The high voltage DC (HVDC) transmission technology of wind power system, with multi-phase permanent magnetic synchronous generator (PMSG) is proposed in this paper. Each set of three-phase winding of the multi-phase PMSG was connected to a diode rectifier. The output of the diode rectifier was connected by several parallel isolated DC–DC converters. Each DC–DC converter was connected to a sub-module (SM). All SMs and two inductors were connected in a series. The proposed wind power system has several advantages including, transformerless operation, low cost, low voltage stress, and high fault tolerance.
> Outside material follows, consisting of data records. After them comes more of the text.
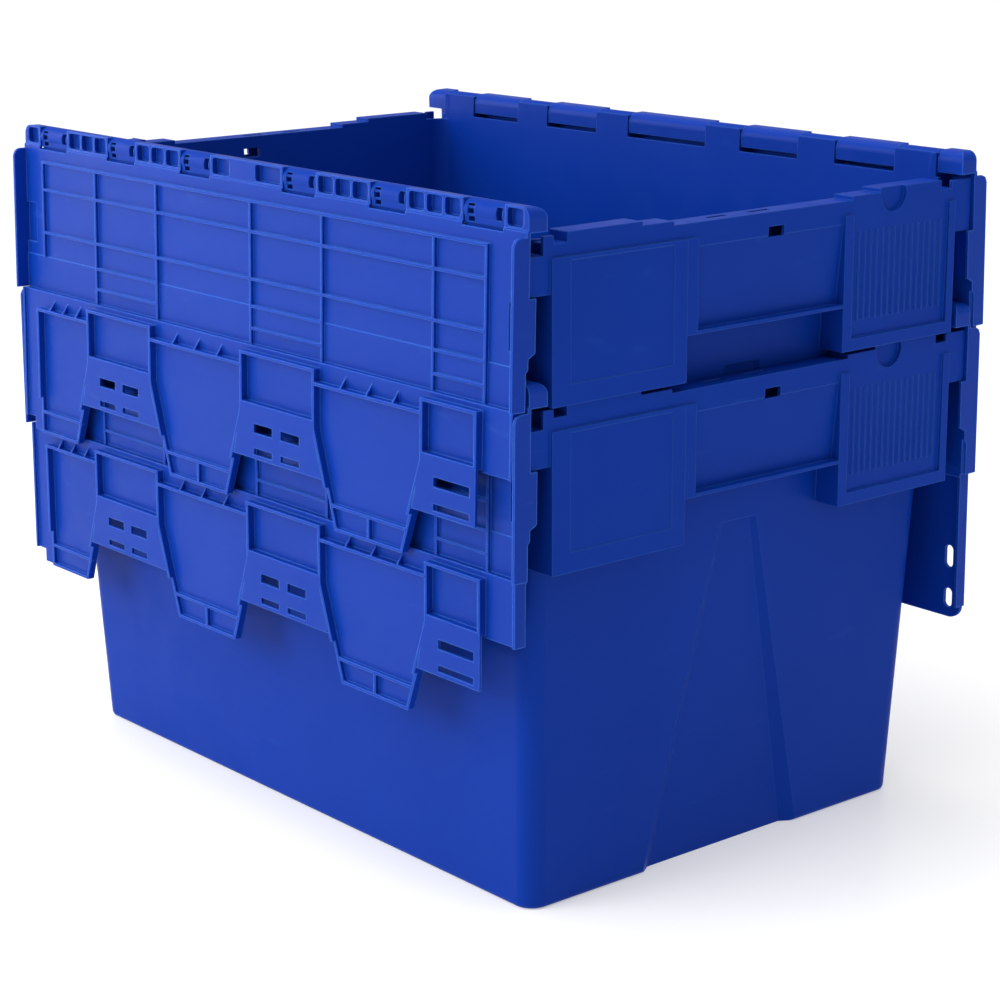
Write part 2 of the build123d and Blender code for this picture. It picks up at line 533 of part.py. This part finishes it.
        Circle(ROD_RADIUS + ROD_CLEARANCE)
    extrude(amount=LID_END - END_CHEEK, both=True, mode=Mode.SUBTRACT)


# ---- rod -------------------------------------------------------------------------------------
with BuildPart() as rod:
    with BuildSketch(Plane.YZ):
        Circle(ROD_RADIUS)
    extrude(amount=ROD_LENGTH / 2, both=True)
    chamfer(rod.edges().filter_by(GeomType.CIRCLE), ROD_CHAMFER)


# ---- both crates -----------------------------------------------------------------------------
os.makedirs("parts", exist_ok=True)
for crate, base, tilt in (("lower", 0.0, TILT_LOWER), ("upper", NEST_PITCH, TILT_UPPER)):
    with BuildPart() as crate_tub:
        with Locations((0, 0, base)):
            add(tub.part)
    crate_tub.part.label = crate + "_tub"
    export_step(crate_tub.part, "parts/" + crate_tub.part.label + ".step")
    for place, side in (("front", 1), ("back", -1)):
        hinge = Vector(0, -side * HINGE_Y, base + HINGE_Z)
        outward = Vector(0, -side, 0).rotate(Axis.X, -side * tilt)
        hung = Plane(origin=hinge, x_dir=(side, 0, 0), z_dir=outward)
        with BuildPart() as hanging_lid:
            with Locations(hung):
                add(lid.part)
            with BuildSketch(hung.offset(TRAY_IN - 1.0)):
                if place == "front":
                    area(-LID_END, TAIL_CORNER_X, -FINGER_END - 1.0, -LOW_WALL_END)
                else:
                    for start, end in SEAL_SLOTS:
                        with Locations((SEAL_SLOT_X, -(start + end) / 2)):
                            RectangleRounded(SEAL_SLOT_WIDTH, end - start, SEAL_SLOT_WIDTH / 2 - 0.1)
            extrude(amount=SKIN + 2.0, mode=Mode.SUBTRACT)
        hanging_lid.part.label = crate + "_" + place + "_lid"
        export_step(hanging_lid.part, "parts/" + hanging_lid.part.label + ".step")
        with BuildPart() as hinge_rod:
            with Locations(hinge):
                add(rod.part)
        hinge_rod.part.label = crate + "_" + place + "_hinge_rod"
        export_step(hinge_rod.part, "parts/" + hinge_rod.part.label + ".step")
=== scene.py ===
import bpy
import math
from mathutils import Matrix, Vector


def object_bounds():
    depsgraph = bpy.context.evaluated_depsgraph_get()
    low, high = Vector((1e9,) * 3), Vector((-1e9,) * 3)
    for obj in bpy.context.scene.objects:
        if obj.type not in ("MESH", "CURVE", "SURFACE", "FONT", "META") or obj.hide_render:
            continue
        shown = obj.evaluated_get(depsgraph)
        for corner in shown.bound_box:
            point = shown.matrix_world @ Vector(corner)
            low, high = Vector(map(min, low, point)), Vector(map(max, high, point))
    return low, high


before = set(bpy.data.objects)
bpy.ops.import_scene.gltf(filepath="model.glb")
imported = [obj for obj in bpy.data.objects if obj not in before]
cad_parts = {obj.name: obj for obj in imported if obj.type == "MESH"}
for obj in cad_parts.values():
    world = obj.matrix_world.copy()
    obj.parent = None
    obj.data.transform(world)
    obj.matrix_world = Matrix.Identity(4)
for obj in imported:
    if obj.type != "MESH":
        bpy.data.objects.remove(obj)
cad_box = [list(corner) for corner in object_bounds()]
scene = bpy.context.scene

SENSOR = 36.0                       # camera, millimetres
LENS = 93.01
CAMERA_PLACE = (1.47737, -1.21761, 0.70544)
AZIMUTH, ELEVATION, ROLL = (math.radians(angle) for angle in (50.05, 14.76, -0.27))

EDGE_RADIUS = 0.0012                # soft edges of the mouldings
EDGE_SAMPLES = 3
HIGHLIGHT_SHARE = 0.85                   # how much of the painted highlight colour an edge takes
GRAIN_DEPTH = 0.00012
WAVE_DEPTH = 0.0012                 # slight unevenness of the moulded walls
GLOW_DEPTH = 0.006                  # how far light spreads inside the lids
GLOW_RADIUS = (0.15, 0.45, 1.0)

FLOOR_SIZE = 60.0
FLOOR_GAP = 0.0002
WHITE = (1.0, 1.0, 1.0, 1.0)
FLOOR_PAINT = (0.66, 0.66, 0.66, 1.0)
FLOOR_GLOW = 0.32
SKY_STRENGTH = 0.44
SUN_STRENGTH = 2.5
SUN_SPREAD = math.radians(70)
SUN_TILT = (math.radians(6), math.radians(-4), 0.0)


# ---- materials -------------------------------------------------------------------------------
def noise(tree, coords, scale, detail, stretch=(1.0, 1.0, 1.0)):
    """A noise pattern in metres, stretched along the axes."""
    mapping = tree.nodes.new("ShaderNodeMapping")
    mapping.inputs["Scale"].default_value = stretch
    tree.links.new(coords.outputs["Object"], mapping.inputs["Vector"])
    texture = tree.nodes.new("ShaderNodeTexNoise")
    texture.inputs["Scale"].default_value = scale
    texture.inputs["Detail"].default_value = detail
    tree.links.new(mapping.outputs["Vector"], texture.inputs["Vector"])
    return texture.outputs["Fac"]


def remap(tree, value, low, high, to_low, to_high):
    """A value's range low to high, carried over to another range and cut off there."""
    node = tree.nodes.new("ShaderNodeMapRange")
    node.inputs["From Min"].default_value = low
    node.inputs["From Max"].default_value = high
    node.inputs["To Min"].default_value = to_low
    node.inputs["To Max"].default_value = to_high
    tree.links.new(value, node.inputs["Value"])
    return node.outputs["Result"]


def mix_colour(tree, share, first, second):
    """The second colour over the first; each may be a tuple or a socket."""
    node = tree.nodes.new("ShaderNodeMix")
    node.data_type = "RGBA"
    tree.links.new(share, node.inputs["Factor"])
    for socket, colour in ((node.inputs[6], first), (node.inputs[7], second)):
        if isinstance(colour, tuple):
            socket.default_value = (*colour, 1.0)
        else:
            tree.links.new(colour, socket)
    return node.outputs[2]


def bump(tree, height, normal, strength, distance):
    """Small relief on top of a normal."""
    node = tree.nodes.new("ShaderNodeBump")
    node.inputs["Strength"].default_value = strength
    node.inputs["Distance"].default_value = distance
    tree.links.new(height, node.inputs["Height"])
    tree.links.new(normal, node.inputs["Normal"])
    return node.outputs["Normal"]


def plastic(name, base, pale, highlight_colour, roughness, specular, grain, glow):
    """Moulded polypropylene: mottled pigment, grain, faint flow lines, rubbed marks, soft edges and a
    painted highlight along the edges.
    """
    material = bpy.data.materials.new(name)
    material.use_nodes = True
    tree = material.node_tree
    shader = tree.nodes["Principled BSDF"]
    coords = tree.nodes.new("ShaderNodeTexCoord")
    mottle = remap(tree, noise(tree, coords, 7.0, 3.0), 0.35, 0.65, 0.0, 0.45)
    flow = remap(tree, noise(tree, coords, 30.0, 2.0, (1.0, 1.0, 0.12)), 0.45, 0.75, 0.0, 0.35)
    scuffs = remap(tree, noise(tree, coords, 90.0, 5.0, (0.25, 0.25, 1.0)), 0.66, 0.80, 0.0, 0.30)
    colour = mix_colour(tree, mottle, base, tuple(0.86 * value for value in base))
    colour = mix_colour(tree, flow, colour, tuple(0.93 * value for value in base))
    colour = mix_colour(tree, scuffs, colour, pale)
    soft = tree.nodes.new("ShaderNodeBevel")
    soft.samples = EDGE_SAMPLES
    soft.inputs["Radius"].default_value = EDGE_RADIUS
    surface = tree.nodes.new("ShaderNodeNewGeometry")
    agree = tree.nodes.new("ShaderNodeVectorMath")
    agree.operation = "DOT_PRODUCT"
    tree.links.new(soft.outputs["Normal"], agree.inputs[0])
    tree.links.new(surface.outputs["Normal"], agree.inputs[1])
    # painted highlight: where the softened normal turns away from the face, the edge takes the pale
    # highlight colour
    painted_highlight_mask = remap(tree, agree.outputs["Value"], 0.995, 0.80, 0.0, HIGHLIGHT_SHARE)
    colour = mix_colour(tree, painted_highlight_mask, colour, highlight_colour)
    tree.links.new(colour, shader.inputs["Base Color"])
    rough = remap(tree, noise(tree, coords, 45.0, 4.0), 0.3, 0.7, roughness - 0.05, roughness + 0.07)
    tree.links.new(rough, shader.inputs["Roughness"])
    shader.inputs["Specular IOR Level"].default_value = specular
    shader.inputs["Subsurface Weight"].default_value = glow
    shader.inputs["Subsurface Radius"].default_value = GLOW_RADIUS
    shader.inputs["Subsurface Scale"].default_value = GLOW_DEPTH
    normal = bump(tree, noise(tree, coords, 1500.0, 2.0), soft.outputs["Normal"], grain, GRAIN_DEPTH)
    normal = bump(tree, noise(tree, coords, 9.0, 1.5), normal, 0.35, WAVE_DEPTH)
    tree.links.new(normal, shader.inputs["Normal"])
    return material


def wire():
    """Drawn steel wire with fine lines along it."""
    material = bpy.data.materials.new("drawn_steel")
    material.use_nodes = True
    tree = material.node_tree
    shader = tree.nodes["Principled BSDF"]
    coords = tree.nodes.new("ShaderNodeTexCoord")
    lines = noise(tree, coords, 900.0, 3.0, (0.03, 1.0, 1.0))
    colour = mix_colour(tree, remap(tree, lines, 0.3, 0.7, 0.0, 1.0), (0.50, 0.51, 0.52), (0.66, 0.67, 0.69))
    tree.links.new(colour, shader.inputs["Base Color"])
    tree.links.new(remap(tree, lines, 0.3, 0.7, 0.26, 0.42), shader.inputs["Roughness"])
    shader.inputs["Metallic"].default_value = 1.0
    return material


# the edge colours below are painted highlights on the mouldings' edges
TUB = plastic(
    "tub_plastic", base=(0.0018, 0.0320, 0.300), pale=(0.014, 0.070, 0.38), highlight_colour=(0.030, 0.120, 0.520),
    roughness=0.40, specular=0.05, grain=0.35, glow=0.0
)
LID = plastic(
    "lid_plastic", base=(0.0018, 0.0340, 0.315), pale=(0.026, 0.100, 0.46), highlight_colour=(0.060, 0.200, 0.780),
    roughness=0.38, specular=0.09, grain=0.30, glow=0.3
)
STEEL = wire()


# ---- CAD nodes -------------------------------------------------------------------------------
for name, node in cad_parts.items():
    finish = TUB
    if name.endswith("lid"):
        finish = LID
    elif name.endswith("rod"):
        finish = STEEL
    node.data.materials.clear()
    node.data.materials.append(finish)


# ---- studio ----------------------------------------------------------------------------------
bpy.ops.mesh.primitive_plane_add(size=FLOOR_SIZE, location=(0.0, 0.0, cad_box[0][2] - FLOOR_GAP))
floor = bpy.context.object
floor.name = "studio_floor"
white = bpy.data.materials.new("studio_white")
white.use_nodes = True
paint = white.node_tree.nodes["Principled BSDF"]
paint.inputs["Base Color"].default_value = FLOOR_PAINT
paint.inputs["Roughness"].default_value = 0.30
paint.inputs["Specular IOR Level"].default_value = 0.25
paint.inputs["Emission Color"].default_value = WHITE
paint.inputs["Emission Strength"].default_value = FLOOR_GLOW
floor.data.materials.append(white)

world = bpy.data.worlds.new("studio")
scene.world = world
world.use_nodes = True
sky = world.node_tree.nodes["Background"]
sky.inputs["Color"].default_value = WHITE
sky.inputs["Strength"].default_value = SKY_STRENGTH


def softbox(name, place, aim, size, power):
    """A rectangular lamp turned towards a point."""
    data = bpy.data.lights.new(name, "AREA")
    data.shape = "RECTANGLE"
    data.size, data.size_y = size
    data.energy = power
    light = bpy.data.objects.new(name, data)
    light.location = place
    light.rotation_euler = (Vector(aim) - Vector(place)).to_track_quat("-Z", "Y").to_euler()
    scene.collection.objects.link(light)


softbox("key", (-0.9, -2.6, 1.5), (0.0, 0.0, 0.2), (2.0, 1.6), 62.0)
softbox("left", (-2.4, -0.9, 0.9), (0.0, 0.0, 0.3), (1.4, 1.4), 22.0)
softbox("side", (2.8, 0.8, 1.4), (0.0, 0.0, 0.2), (1.6, 1.6), 5.0)
overhead = bpy.data.lights.new("overhead", "SUN")
overhead.energy = SUN_STRENGTH
overhead.angle = SUN_SPREAD
sun = bpy.data.objects.new("overhead", overhead)
sun.rotation_euler = SUN_TILT
scene.collection.objects.link(sun)

# ---- camera ----------------------------------------------------------------------------------
right = Vector((math.cos(AZIMUTH), math.sin(AZIMUTH), 0.0))
back = Vector((math.sin(AZIMUTH) * math.cos(ELEVATION), -math.cos(AZIMUTH) * math.cos(ELEVATION),
               math.sin(ELEVATION)))
up = back.cross(right)
across = right * math.cos(ROLL) + up * math.sin(ROLL)
upward = up * math.cos(ROLL) - right * math.sin(ROLL)
turn = Matrix((across, upward, back)).transposed().to_4x4()
camera_data = bpy.data.cameras.new("camera")
camera_data.sensor_width = SENSOR
camera_data.lens = LENS
camera = bpy.data.objects.new("camera", camera_data)
camera.matrix_world = Matrix.Translation(CAMERA_PLACE) @ turn
scene.collection.objects.link(camera)
scene.camera = camera
scene.view_settings.view_transform = "Standard"
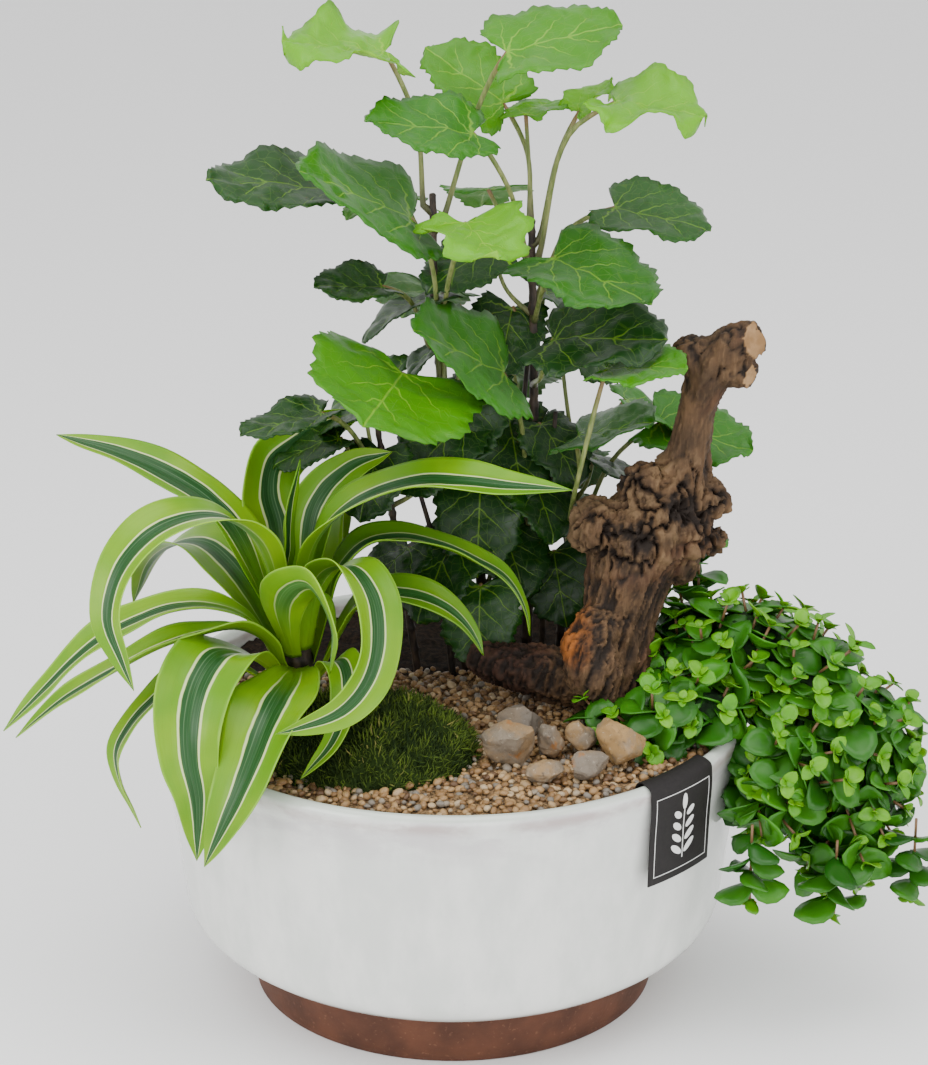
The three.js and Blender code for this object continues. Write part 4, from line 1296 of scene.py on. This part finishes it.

The maximum power point tracking (MPPT) and energy balance of the DC–DC converters were achieved by controlling the duty cycles of the DC–DC converters. The HVDC transmission was achieved by the nearest level control (NLC) with voltage sorting. The simulation model with 18-phase PMSG was established. Experimental results were also studied based on RT-Lab.

Suggested Citation

  • Shijia Zhou & Fei Rong & Zhangtao Yin & Shoudao Huang & Yuebin Zhou, 2018. "HVDC Transmission Technology of Wind Power System with Multi-Phase PMSG," Energies, MDPI, vol. 11(12), pages 1-16, November.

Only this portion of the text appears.